#### [TASK GOAL]
From the entries that follow, gather each line holding the word "Blender".

#### [EXERCISE INPUTS]

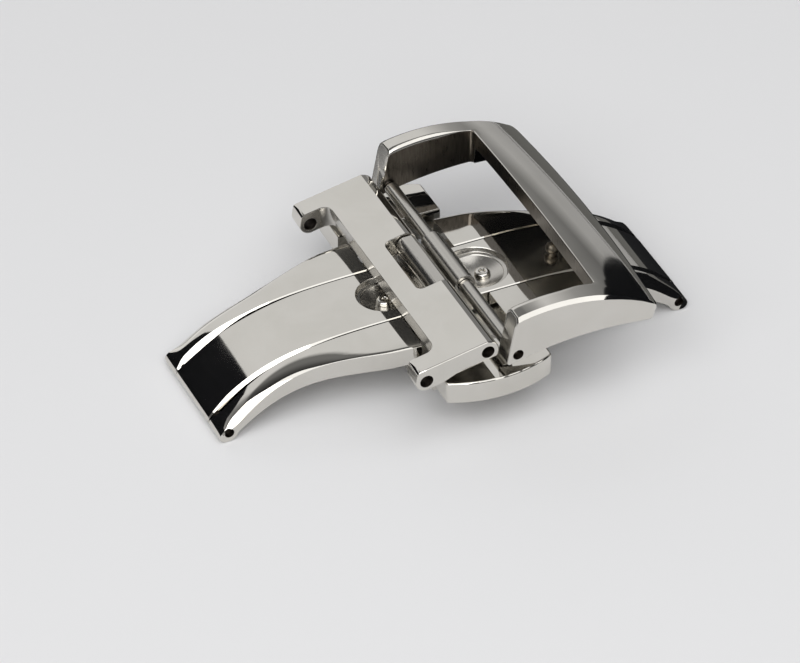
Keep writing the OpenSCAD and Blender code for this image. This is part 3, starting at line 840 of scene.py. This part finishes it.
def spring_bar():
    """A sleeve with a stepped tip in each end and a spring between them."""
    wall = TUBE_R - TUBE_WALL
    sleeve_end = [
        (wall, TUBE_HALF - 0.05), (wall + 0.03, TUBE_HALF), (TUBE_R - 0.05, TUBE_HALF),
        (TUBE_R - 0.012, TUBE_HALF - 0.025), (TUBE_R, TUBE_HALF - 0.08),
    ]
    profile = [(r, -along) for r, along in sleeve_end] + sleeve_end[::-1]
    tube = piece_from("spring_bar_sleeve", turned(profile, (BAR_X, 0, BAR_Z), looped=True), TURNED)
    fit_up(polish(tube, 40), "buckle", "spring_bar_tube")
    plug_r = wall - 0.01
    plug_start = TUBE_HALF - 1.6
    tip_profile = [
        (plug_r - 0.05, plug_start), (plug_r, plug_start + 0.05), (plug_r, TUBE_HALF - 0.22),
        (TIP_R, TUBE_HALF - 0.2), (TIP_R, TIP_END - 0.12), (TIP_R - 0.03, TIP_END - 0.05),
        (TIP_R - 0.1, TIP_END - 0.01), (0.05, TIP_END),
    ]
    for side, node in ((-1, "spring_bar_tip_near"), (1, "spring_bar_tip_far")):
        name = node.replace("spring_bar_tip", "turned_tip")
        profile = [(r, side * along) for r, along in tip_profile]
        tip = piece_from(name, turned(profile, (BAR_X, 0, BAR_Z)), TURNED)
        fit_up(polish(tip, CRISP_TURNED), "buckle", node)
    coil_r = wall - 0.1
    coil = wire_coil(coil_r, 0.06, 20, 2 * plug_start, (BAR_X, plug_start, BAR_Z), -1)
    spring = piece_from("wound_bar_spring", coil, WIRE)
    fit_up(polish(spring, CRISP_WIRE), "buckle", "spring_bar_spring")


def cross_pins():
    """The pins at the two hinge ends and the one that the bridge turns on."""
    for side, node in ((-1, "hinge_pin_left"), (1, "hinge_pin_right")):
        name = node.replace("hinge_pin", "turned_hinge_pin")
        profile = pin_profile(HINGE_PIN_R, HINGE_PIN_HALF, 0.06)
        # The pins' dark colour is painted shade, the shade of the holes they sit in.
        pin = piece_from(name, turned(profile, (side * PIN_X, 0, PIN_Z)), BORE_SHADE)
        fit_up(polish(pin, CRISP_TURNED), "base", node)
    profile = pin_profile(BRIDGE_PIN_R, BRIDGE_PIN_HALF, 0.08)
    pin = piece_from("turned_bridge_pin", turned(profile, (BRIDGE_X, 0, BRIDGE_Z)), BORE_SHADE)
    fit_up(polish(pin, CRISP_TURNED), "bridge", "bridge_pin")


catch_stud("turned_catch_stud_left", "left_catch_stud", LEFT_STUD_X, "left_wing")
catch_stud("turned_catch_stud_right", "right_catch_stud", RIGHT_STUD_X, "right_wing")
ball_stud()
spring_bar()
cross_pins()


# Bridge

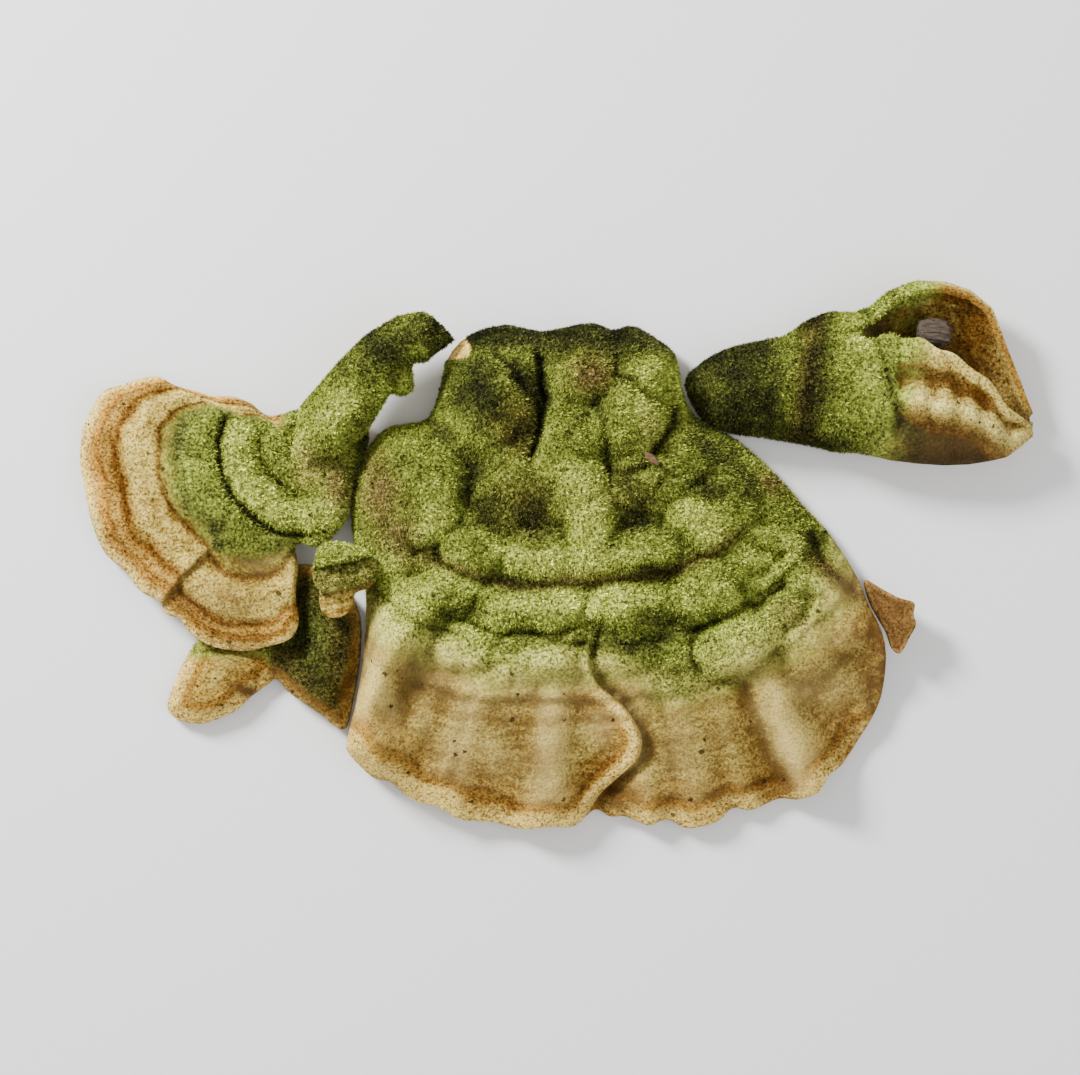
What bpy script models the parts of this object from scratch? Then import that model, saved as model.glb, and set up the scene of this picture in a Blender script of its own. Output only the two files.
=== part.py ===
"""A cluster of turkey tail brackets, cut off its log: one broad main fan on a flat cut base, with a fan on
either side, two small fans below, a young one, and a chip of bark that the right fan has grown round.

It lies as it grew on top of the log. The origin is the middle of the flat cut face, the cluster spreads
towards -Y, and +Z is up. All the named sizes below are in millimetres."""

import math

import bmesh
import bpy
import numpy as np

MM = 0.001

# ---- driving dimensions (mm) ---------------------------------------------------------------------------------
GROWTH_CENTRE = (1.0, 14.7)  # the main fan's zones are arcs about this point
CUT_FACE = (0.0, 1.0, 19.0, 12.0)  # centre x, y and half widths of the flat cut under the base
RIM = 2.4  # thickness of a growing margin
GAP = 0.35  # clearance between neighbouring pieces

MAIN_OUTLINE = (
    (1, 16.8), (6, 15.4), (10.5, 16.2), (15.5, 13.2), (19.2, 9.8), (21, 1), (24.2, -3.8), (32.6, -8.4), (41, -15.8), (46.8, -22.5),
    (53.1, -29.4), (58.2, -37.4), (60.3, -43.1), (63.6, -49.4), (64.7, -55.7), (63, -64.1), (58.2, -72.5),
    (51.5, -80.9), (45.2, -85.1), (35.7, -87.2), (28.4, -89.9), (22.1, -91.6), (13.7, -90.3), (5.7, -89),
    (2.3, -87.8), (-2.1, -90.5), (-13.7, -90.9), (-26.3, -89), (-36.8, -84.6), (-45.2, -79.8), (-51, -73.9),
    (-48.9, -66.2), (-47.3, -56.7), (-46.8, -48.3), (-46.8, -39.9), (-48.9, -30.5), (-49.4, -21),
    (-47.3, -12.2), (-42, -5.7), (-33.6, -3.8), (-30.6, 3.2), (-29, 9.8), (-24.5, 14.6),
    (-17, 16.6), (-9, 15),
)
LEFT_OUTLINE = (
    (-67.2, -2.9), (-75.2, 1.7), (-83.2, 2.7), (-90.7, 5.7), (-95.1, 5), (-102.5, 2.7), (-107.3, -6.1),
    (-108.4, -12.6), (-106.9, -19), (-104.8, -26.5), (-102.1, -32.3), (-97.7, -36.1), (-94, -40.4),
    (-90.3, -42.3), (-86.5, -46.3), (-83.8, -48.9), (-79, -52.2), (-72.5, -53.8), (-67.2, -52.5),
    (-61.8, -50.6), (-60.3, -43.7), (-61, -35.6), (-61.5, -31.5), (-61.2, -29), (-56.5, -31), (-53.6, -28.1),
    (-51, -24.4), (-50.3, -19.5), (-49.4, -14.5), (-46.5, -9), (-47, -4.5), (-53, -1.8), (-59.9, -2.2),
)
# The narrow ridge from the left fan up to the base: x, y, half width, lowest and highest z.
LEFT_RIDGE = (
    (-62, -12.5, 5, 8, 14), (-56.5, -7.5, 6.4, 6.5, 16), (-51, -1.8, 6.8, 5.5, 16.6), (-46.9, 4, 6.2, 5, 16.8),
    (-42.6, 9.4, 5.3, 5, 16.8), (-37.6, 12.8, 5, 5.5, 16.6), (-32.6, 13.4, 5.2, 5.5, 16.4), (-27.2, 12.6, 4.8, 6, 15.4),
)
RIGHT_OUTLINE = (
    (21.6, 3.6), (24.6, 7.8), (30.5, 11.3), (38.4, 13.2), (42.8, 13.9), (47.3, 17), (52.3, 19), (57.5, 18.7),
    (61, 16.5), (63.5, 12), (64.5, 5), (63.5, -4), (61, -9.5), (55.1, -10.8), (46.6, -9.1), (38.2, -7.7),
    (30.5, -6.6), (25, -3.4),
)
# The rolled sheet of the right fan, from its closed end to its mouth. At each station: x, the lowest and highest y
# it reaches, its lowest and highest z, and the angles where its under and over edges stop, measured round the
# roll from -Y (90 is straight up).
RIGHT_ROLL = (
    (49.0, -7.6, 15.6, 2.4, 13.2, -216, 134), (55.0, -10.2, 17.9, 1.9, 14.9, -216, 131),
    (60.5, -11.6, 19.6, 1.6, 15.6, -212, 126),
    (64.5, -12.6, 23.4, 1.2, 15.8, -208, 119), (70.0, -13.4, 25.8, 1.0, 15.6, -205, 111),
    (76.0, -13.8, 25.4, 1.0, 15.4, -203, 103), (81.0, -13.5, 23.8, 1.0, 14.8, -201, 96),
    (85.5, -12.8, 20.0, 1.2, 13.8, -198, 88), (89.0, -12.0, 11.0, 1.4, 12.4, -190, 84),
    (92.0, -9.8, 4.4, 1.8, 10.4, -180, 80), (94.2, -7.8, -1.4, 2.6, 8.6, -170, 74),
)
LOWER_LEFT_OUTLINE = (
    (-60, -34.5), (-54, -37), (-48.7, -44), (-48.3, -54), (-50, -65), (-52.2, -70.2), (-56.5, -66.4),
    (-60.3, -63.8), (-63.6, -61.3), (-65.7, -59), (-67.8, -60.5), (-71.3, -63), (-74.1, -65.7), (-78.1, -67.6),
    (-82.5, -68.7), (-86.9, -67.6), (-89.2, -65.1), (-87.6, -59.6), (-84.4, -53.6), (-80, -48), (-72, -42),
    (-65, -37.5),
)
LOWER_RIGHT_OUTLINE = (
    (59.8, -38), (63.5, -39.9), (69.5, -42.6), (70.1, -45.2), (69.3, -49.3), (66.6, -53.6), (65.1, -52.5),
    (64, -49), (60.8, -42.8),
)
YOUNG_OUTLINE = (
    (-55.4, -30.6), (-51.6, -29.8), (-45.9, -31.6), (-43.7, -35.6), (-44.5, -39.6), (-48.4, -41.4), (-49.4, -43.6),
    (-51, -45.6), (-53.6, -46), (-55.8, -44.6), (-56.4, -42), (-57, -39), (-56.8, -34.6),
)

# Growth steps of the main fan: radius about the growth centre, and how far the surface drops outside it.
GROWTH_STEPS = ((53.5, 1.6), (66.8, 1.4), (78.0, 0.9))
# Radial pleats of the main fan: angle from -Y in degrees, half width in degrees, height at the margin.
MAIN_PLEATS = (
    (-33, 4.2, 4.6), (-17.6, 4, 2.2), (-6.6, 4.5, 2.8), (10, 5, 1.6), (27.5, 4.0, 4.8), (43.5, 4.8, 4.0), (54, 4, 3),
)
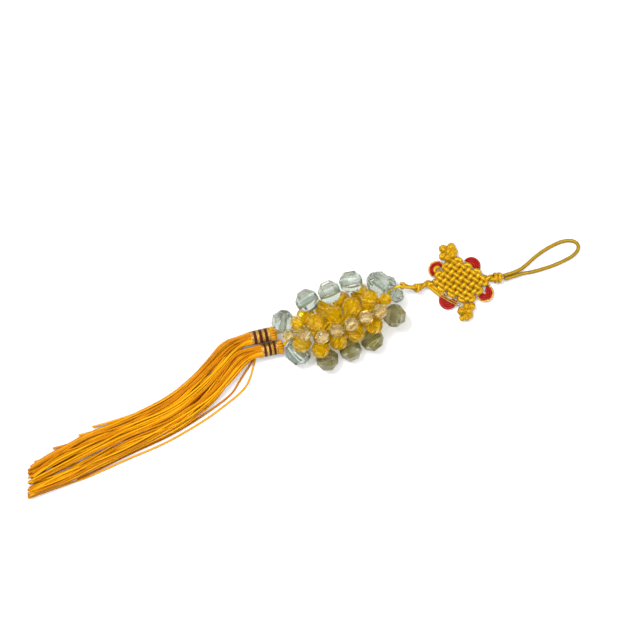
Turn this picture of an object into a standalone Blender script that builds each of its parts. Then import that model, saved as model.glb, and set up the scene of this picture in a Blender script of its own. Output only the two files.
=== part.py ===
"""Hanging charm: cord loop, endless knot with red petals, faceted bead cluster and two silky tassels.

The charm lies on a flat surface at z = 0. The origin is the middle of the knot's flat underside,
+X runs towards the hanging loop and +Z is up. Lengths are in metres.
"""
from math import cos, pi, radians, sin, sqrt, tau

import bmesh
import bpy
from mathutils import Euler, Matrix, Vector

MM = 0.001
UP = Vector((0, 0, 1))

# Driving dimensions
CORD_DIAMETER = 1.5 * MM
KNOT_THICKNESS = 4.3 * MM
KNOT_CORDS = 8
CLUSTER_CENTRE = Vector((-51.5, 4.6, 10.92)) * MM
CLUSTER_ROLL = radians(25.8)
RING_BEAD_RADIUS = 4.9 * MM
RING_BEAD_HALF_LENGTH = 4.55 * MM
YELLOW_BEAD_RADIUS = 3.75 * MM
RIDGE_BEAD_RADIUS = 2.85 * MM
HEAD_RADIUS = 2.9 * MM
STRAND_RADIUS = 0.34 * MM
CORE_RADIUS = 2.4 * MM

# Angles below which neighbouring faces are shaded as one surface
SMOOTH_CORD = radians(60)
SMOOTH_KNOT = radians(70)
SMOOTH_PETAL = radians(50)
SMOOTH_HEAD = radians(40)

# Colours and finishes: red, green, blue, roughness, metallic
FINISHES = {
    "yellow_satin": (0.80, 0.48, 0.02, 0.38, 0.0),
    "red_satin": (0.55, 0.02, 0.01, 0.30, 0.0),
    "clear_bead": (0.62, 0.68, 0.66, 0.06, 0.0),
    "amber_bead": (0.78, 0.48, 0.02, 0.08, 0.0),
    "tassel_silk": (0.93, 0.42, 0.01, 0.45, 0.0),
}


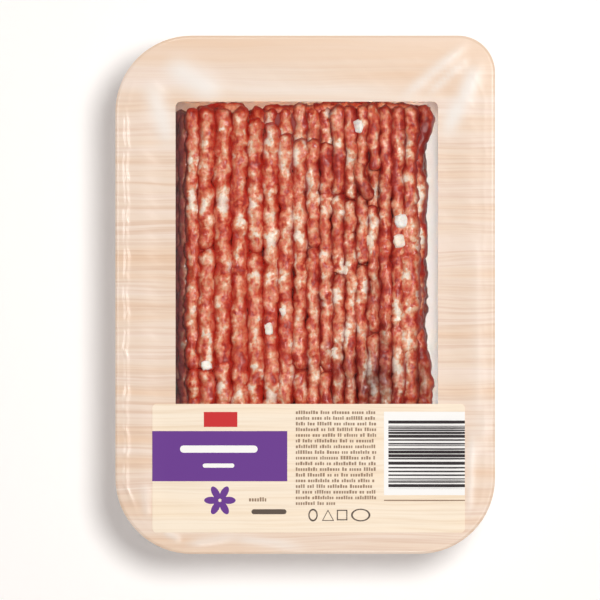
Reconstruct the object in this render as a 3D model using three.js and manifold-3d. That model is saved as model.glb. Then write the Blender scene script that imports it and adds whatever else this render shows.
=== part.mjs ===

#### [TASK OUTPUT]
Keep writing the OpenSCAD and Blender code for this image. This is part 3, starting at line 840 of scene.py. This part finishes it.
What bpy script models the parts of this object from scratch? Then import that model, saved as model.glb, and set up the scene of this picture in a Blender script of its own. Output only the two files.
Turn this picture of an object into a standalone Blender script that builds each of its parts. Then import that model, saved as model.glb, and set up the scene of this picture in a Blender script of its own. Output only the two files.
Reconstruct the object in this render as a 3D model using three.js and manifold-3d. That model is saved as model.glb. Then write the Blender scene script that imports it and adds whatever else this render shows.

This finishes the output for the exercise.